Montrose Sprint Triathlon – 2nd June 2019

One year ago I completed my first ever triathlon: The Montrose sprint. A great experience, I really enjoyed the event but also the friendly atmosphere created by the organisers, volunteers, participants and supporters.

I duly entered this years Sprint Event (750m swim, 20ish Km bike and 5k run) on the day it was released – just as well as it sold out in under 11 hours.

In the build-up this year I attended an excellent training weekend organised by Jeni Warden of Montrose Triathlon club. Matt and Martin, coaches from Masters of Tri, came to sunny Angus and had lots of great training advice. Given this was only about a month in advance of the race I was doubtful it would make much difference to my time. I was happy to be proved wrong.

So, with a good block of training behind me where I really felt I’d made progress, especially on my swimming, I was prepping for Sunday’s event. My bike was needing a good clean and I was swithering whether to bother as the weather forecast was pretty dreich. In the end I couldn’t get the mantra “a clean bike is a fast bike” out my head so I cleaned it up. Given that the Montrose cycle is quite technical (that seems to be cycling talk for hilly) I also stripped all the unnecessary accessories off the bike to save some weight and so gain some time on the uphill sections.
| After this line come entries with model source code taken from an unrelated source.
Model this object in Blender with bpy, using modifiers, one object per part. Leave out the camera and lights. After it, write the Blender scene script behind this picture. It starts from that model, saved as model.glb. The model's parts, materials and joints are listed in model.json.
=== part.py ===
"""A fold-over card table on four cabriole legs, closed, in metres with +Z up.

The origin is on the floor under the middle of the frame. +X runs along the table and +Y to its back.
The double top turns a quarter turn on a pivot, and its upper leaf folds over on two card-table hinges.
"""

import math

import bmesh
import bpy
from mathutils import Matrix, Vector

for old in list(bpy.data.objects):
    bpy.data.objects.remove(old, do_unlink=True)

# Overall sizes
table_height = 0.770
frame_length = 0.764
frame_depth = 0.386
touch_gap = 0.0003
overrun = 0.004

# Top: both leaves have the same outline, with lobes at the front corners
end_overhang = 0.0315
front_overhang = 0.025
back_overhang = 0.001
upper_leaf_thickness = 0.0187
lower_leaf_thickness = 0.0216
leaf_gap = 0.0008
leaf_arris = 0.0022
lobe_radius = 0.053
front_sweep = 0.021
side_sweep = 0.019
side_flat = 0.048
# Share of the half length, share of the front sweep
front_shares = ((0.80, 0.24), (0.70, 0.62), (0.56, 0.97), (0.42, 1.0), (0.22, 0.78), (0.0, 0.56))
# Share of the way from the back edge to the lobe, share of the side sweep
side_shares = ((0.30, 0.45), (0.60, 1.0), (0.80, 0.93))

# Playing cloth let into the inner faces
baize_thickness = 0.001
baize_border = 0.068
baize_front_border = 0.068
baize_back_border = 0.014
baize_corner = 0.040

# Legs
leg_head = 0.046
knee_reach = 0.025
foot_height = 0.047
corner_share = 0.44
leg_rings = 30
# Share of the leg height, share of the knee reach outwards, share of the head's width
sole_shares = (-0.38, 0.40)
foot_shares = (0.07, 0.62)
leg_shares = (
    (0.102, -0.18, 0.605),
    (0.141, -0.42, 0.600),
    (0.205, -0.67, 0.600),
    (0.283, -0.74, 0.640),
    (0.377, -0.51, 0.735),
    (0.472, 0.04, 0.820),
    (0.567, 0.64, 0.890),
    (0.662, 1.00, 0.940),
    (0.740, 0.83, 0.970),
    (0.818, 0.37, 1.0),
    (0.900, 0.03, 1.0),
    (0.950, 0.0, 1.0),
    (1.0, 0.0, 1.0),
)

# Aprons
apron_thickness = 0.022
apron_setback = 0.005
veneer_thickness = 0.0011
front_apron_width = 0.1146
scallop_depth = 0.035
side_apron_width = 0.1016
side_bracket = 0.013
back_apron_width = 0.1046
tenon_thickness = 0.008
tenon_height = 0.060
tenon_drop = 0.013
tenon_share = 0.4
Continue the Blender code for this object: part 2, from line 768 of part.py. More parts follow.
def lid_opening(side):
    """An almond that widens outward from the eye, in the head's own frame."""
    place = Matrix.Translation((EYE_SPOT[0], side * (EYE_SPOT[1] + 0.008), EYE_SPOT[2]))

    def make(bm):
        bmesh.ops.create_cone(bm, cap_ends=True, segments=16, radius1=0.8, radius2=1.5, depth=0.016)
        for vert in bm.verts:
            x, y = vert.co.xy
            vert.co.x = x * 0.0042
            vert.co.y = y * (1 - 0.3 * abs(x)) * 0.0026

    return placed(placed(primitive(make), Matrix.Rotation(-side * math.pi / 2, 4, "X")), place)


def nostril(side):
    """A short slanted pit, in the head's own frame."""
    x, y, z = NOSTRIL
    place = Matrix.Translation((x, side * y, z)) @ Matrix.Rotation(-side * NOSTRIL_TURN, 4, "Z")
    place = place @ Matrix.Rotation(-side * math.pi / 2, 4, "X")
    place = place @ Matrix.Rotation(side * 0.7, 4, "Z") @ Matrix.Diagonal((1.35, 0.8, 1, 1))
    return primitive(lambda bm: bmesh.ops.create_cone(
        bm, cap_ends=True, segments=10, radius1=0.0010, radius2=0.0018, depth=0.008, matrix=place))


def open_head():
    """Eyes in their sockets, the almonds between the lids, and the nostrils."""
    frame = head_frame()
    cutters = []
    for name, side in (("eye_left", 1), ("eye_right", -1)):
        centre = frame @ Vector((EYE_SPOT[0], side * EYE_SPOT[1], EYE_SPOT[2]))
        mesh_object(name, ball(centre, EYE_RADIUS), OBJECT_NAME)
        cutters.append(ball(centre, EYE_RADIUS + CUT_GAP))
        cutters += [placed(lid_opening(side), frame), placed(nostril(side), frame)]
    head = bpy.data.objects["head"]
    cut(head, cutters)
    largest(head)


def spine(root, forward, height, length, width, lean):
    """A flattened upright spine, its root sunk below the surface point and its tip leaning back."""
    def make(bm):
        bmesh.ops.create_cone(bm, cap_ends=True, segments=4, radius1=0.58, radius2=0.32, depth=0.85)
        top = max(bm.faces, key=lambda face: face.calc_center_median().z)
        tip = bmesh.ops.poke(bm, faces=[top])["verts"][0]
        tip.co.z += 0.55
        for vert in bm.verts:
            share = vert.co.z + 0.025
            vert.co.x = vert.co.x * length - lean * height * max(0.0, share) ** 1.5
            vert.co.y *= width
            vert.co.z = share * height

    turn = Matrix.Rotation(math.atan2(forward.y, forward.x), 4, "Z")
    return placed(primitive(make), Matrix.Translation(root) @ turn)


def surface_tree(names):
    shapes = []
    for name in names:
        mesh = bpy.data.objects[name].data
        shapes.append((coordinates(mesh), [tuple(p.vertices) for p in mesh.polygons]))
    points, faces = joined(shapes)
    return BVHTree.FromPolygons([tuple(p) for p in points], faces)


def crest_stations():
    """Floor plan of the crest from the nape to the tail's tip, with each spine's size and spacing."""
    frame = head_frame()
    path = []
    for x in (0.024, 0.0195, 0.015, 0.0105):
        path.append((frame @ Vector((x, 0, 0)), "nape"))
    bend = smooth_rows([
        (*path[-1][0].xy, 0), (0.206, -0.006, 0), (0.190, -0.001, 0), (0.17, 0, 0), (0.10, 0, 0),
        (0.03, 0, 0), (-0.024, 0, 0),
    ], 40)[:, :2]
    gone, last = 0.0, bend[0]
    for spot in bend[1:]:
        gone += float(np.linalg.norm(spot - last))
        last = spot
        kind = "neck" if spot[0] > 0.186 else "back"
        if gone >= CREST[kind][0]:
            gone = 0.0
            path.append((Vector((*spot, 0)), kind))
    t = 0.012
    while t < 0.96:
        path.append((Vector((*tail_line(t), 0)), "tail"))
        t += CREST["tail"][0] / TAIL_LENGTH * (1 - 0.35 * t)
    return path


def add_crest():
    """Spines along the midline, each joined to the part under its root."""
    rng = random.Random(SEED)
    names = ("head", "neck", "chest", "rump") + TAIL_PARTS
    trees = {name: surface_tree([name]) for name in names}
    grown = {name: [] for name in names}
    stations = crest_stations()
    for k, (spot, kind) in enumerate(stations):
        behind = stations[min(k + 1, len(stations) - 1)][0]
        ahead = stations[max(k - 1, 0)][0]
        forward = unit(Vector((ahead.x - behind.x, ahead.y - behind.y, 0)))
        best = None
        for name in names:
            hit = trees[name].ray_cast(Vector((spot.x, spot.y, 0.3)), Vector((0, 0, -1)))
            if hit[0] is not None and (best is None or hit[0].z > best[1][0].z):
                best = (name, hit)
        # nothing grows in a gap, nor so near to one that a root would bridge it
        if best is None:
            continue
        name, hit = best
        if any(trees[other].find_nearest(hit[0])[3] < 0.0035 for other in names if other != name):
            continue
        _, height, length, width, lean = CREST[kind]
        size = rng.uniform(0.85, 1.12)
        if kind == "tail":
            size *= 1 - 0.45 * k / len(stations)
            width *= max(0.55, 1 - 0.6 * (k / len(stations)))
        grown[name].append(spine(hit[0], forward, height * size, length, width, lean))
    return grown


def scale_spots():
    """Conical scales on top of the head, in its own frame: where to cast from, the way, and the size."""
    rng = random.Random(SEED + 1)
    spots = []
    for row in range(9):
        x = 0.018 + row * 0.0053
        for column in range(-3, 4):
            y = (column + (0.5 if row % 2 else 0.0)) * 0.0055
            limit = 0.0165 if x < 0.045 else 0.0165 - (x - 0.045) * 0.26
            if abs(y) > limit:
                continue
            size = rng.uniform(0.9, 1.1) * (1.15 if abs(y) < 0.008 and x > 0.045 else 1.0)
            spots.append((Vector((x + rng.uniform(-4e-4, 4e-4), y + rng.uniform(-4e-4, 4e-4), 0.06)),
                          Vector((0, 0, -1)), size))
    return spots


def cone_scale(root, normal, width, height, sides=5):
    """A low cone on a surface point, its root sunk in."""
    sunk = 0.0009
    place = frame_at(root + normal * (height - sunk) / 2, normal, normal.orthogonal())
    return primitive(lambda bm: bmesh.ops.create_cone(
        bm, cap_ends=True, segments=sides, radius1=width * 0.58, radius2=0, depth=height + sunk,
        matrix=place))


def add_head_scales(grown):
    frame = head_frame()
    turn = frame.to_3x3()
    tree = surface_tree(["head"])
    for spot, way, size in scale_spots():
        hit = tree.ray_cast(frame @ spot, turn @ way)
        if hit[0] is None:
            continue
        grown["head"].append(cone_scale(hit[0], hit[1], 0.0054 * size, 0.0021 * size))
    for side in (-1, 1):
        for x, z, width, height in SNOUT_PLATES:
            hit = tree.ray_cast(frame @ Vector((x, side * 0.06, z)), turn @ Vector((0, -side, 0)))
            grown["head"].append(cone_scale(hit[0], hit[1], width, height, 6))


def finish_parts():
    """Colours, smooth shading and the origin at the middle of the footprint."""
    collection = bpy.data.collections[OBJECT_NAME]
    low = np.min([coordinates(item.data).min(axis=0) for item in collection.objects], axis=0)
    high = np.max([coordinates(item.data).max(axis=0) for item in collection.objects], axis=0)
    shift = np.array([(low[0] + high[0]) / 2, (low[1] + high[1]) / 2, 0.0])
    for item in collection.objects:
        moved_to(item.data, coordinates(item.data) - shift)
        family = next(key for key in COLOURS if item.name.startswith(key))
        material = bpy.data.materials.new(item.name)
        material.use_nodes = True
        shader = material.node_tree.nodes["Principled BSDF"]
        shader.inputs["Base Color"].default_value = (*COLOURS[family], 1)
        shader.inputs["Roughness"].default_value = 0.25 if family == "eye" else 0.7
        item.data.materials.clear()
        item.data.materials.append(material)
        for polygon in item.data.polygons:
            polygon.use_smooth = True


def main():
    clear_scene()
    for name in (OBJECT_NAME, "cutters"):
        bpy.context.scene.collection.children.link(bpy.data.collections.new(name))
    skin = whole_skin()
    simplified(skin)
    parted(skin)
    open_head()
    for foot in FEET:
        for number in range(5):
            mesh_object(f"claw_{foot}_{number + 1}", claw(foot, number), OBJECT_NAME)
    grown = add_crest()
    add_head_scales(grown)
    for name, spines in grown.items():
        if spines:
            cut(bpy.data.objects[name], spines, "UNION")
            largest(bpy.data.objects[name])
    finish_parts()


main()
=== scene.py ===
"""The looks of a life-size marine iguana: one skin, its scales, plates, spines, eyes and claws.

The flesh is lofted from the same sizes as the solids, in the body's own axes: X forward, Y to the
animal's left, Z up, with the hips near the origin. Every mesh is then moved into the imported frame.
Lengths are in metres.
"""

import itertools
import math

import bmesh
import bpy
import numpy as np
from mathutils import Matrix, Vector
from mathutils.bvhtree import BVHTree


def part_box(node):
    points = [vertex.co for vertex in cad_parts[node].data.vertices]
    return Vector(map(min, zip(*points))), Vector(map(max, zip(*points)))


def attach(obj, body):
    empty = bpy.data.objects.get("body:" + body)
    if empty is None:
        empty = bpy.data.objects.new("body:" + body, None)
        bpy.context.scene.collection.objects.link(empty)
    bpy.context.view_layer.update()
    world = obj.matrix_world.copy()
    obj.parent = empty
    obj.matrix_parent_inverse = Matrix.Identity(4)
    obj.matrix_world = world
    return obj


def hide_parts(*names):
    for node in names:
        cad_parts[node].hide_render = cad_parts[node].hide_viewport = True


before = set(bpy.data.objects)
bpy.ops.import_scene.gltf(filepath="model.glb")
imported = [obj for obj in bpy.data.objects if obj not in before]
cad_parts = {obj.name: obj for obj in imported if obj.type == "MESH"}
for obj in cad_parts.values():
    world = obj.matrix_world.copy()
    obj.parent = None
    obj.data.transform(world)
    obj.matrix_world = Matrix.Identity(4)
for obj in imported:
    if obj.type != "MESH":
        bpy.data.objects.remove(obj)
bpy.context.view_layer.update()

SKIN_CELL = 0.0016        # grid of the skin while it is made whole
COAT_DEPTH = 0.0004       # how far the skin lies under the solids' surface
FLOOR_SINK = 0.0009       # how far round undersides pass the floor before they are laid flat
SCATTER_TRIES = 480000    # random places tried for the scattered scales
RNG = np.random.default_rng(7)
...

Removed were:

  • bike computer mount – planning to race on feel so no point carrying this
  • cadence and speed sensors – only needed with computer
  • Puncture and roadside repair kit – bit of a gamble
  • water bottle cages – Scotland wasn’t going to be warm enough for me to need fluids

Depending on how much water I would have carried I reckon I saved between 0.5 and 1.0kg. Also the bike looked great, like a stripped back racing machine.

Stuart looking comfortable on the cycle leg. Photo taken by Alan Budge

Registration was from 9:00 am and I arrived early knowing it would be busy. As before, the whole process was slick. I had my number written on my arm and leg in permanent marker – this makes me feel really pro – my lovely forest green swim cap, and timing chip for my leg. Then it was get the bike out the car and place it into the transition area. I was setting up next to some fellow Monrose Tri Club members and it was good to have a chat and kill some time, forgetting about pre-race nerves for a bit.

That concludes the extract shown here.